Life

The Rise of Stay-at-Home Dads

by Nathalie O'Neill

Nannies, daycare, and workplace flexibility are so 2004. If you really want to have kids and a fulfilling career, get yourself a stay-at-home husband. At least according to The New York Times, this seems to be the only solution. Because only "as husbands do domestic duty" are these women "free to achieve." The root of the problem is the long work hours and intense competition the financial world requires:

Rather than changing the culture of the banks, which promote policies on flexible hours and work-life balance, these women say that to succeed they must give in to its sometimes brutal terms, from 4:45 a.m. wake-ups onward through days of ceaseless competition.

Many [couples] discovered that even with babysitting and household help, the demands of working in finance made a two-career marriage impossible.

Wall Street, are you paying attention? This is not the right way to get to gender equality and, you know, general sanity. Most American families aren't raking in six figures and can't afford to have only one parent in the workforce.

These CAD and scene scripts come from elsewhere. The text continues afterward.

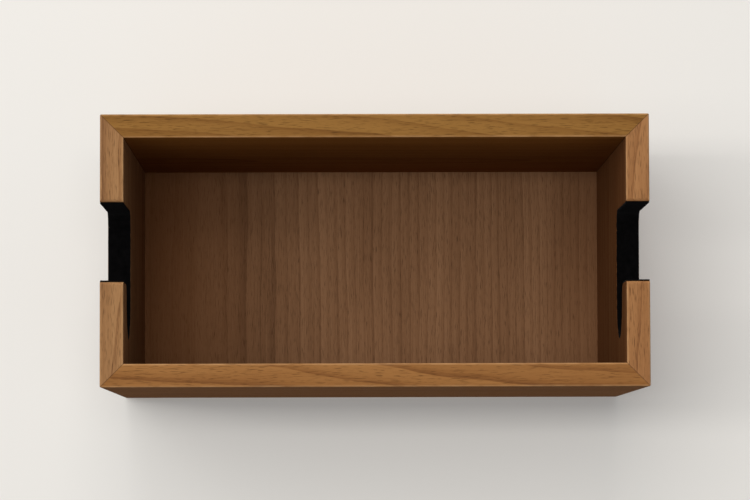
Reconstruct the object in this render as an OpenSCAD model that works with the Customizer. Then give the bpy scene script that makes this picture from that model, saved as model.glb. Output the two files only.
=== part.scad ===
// Wall mount with a shelf. A mitred wooden box hangs on a hidden bevelled rail, and each of its two side
// boards has a felt-lined J slot, open at the front.
// Directions: +X to the right, +Y into the wall, +Z up. The wall is the plane Y = 0.
// The origin is the middle of the rail's row of wall screws. All lengths are in millimetres.

/* [Box] */
// Width over the two side boards
box_w = 350; // [290:1:450]
// Height over the top and bottom boards
box_h = 174; // [165:1:230]
// Depth from the wall to the front edges
box_d = 300; // [240:1:360]
// Thickness of the four boards
board_t = 15; // [13:0.5:20]
// Radius of the eased front and corner edges
edge_r = 1; // [0.5:0.1:2]

/* [Slots] */
// Height of the lip's top above the underside of the box
lip_top_h = 67; // [60:0.5:75]
// Height of the slot's mouth, from the lip's top to the upper jaw
mouth_h = 51; // [40:0.5:56]
// Depth of the slot, from the front edge to its rear wall
slot_d = 90; // [80:1:110]
// Width of the pocket behind the lip, and diameter of its round bottom
pocket_w = 50; // [44:0.5:56]
// Depth of the pocket below the lip's top
pocket_h = 34.5; // [32:0.5:40]
// Radius of the slot's upper rear corner
slot_corner_r = 12; // [6:0.5:16]
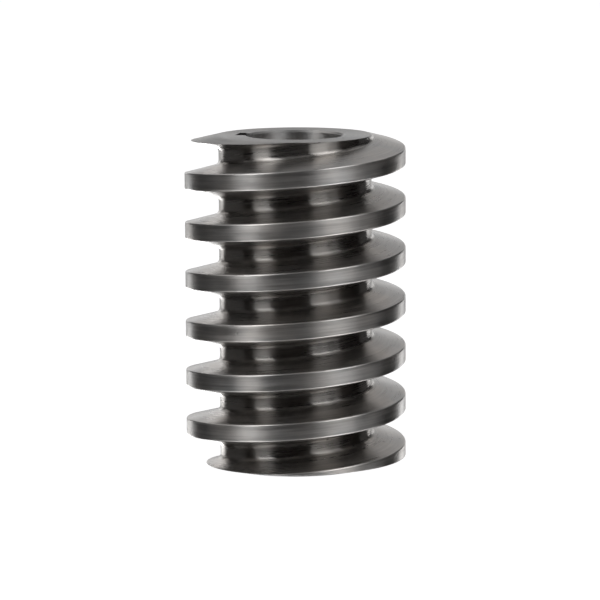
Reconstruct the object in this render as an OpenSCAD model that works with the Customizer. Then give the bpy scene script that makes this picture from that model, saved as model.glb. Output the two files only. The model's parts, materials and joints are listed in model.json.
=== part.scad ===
// Worm: a single-start, right-hand worm thread cut on a keyed sleeve, in one solid piece.
// It slides on a shaft, a key turns it with the shaft, and its thread drives a worm wheel.
// Origin: on the bore axis, in the plane of the lower end face. +Z runs along the bore axis.
// Angles are measured in plan from +X, anticlockwise seen from above.

/* [Thread] */
// Diametral pitch of the thread and of the wheel that it drives, per inch
diametral_pitch = 8; // [7:1:12]
// Pitch diameter of the thread
pitch_diameter = 38.1; // [36:0.1:50]
// Pressure angle of the flanks in a section through the axis, in degrees
pressure_angle = 14.5; // [12:0.5:18]
// Height at which the middle of the crest passes the +X direction
crest_height_at_x = 2.71; // [0:0.01:4]
// Bevel between a flank and the root
root_bevel = 0.5; // [0.2:0.05:0.8]

/* [Body] */
// Length from one end face to the other
worm_length = 66.675; // [40:0.005:90]
// Diameter of the flat ring on each end face, where the end relief starts
end_flat_diameter = 31.8; // [30:0.1:35]
// Slope of the end relief below the plane of the end face, in degrees
end_relief_angle = 13.5; // [5:0.5:25]

/* [Bore and keyway] */
// Diameter of the bore
bore_diameter = 19.05; // [12:0.05:20]
// Width of the bevel round each mouth of the bore
bore_bevel = 0.4; // [0.1:0.05:0.8]
// Width of the keyway
keyway_width = 4.7625; // [3:0.0125:5]
// Depth of the keyway's floor below the bore's wall, on the keyway's middle line
keyway_depth = 2.21; // [1.2:0.01:2.6]
// Direction in which the keyway points, in degrees
keyway_direction = 168; // [0:1:359]

/* [Fineness] */
// Flat facets along one turn of the thread
steps_per_turn = 72; // [48:6:90]

/* [Hidden] */

inch = 25.4;
// Gear-cutting proportions for a single-start worm of this pressure angle
addendum_factor = 1;
whole_depth_factor = 2.157;
// Overshoot that carries a cutting shape past the surface that it cuts
overshoot = 1;
// Facets of a full circle, which the solid keeps as a true circle
round_facets = 144;

axial_pitch = PI * inch / diametral_pitch;
addendum = addendum_factor * inch / diametral_pitch;
whole_depth = whole_depth_factor * inch / diametral_pitch;
crest_radius = pitch_diameter / 2 + addendum;
root_radius = crest_radius - whole_depth;
bore_radius = bore_diameter / 2;
keyway_floor = bore_radius + keyway_depth;
flat_radius = end_flat_diameter / 2;

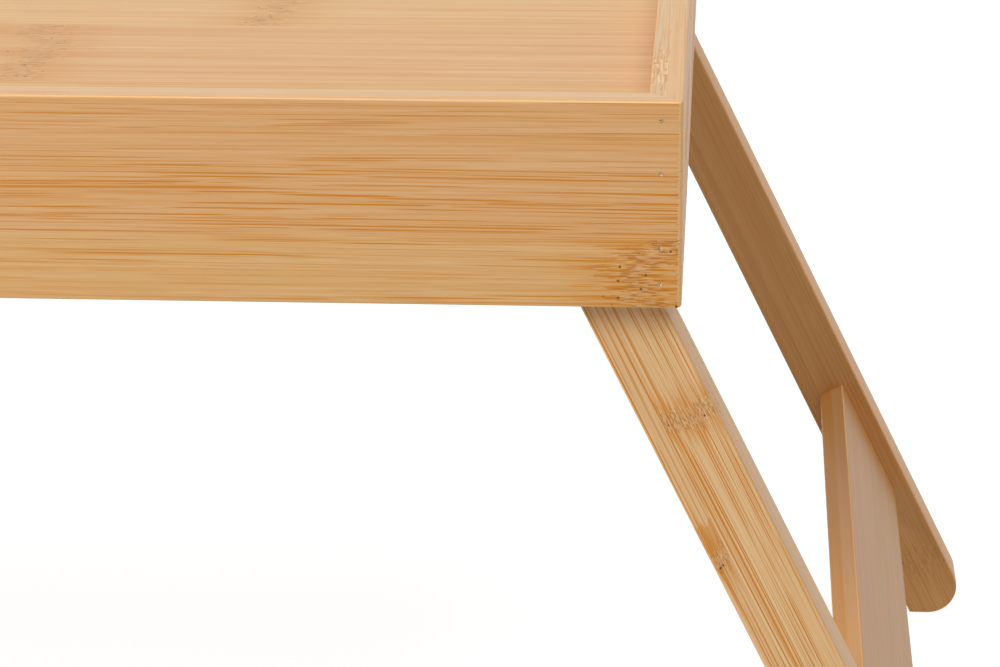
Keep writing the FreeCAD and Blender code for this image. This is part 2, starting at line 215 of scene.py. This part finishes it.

This piece is a pretty interesting insight into the lives of a select — very select — few, and explores how couples in these untraditional arrangements deal with traditional gender roles. But, unsurprisingly, The New York Times is more than a little worried about how this choice makes men feel — as if women haven't had to deal with this since the dawn of time — and the article doesn't really seem to ask whether there are solutions to this exhausting and not always fulfilling arrangement:

Still, [Jim Langley's] wife, along with other women in the same situation, suspects that the arrangement is harder on the men. Some of Mr. Langley’s peers say the chatter at backyard gatherings about bonuses can make them wince: If a half-million-dollar salary is considered unimpressive in some Wall Street circles, where does that leave them?
Other fathers in similar situations say they often tell white lies: They are retired, they are consultants, they work at home.
Some wonder what has come of their education, confess that they do not know how to make their way back to work after what they had hoped would be a temporary break, or admit that they do not quite understand their wives’ work.

Sound like Mad Men, much? No one wants these men to be the new Betty Friedans. The ideal workforce would be one in which everyone has the opportunity to pursue a fulfilling career. This means flexible hours, equal pay, and affordable child care. Because having it all shouldn't require having a spouse staying at home to do it all.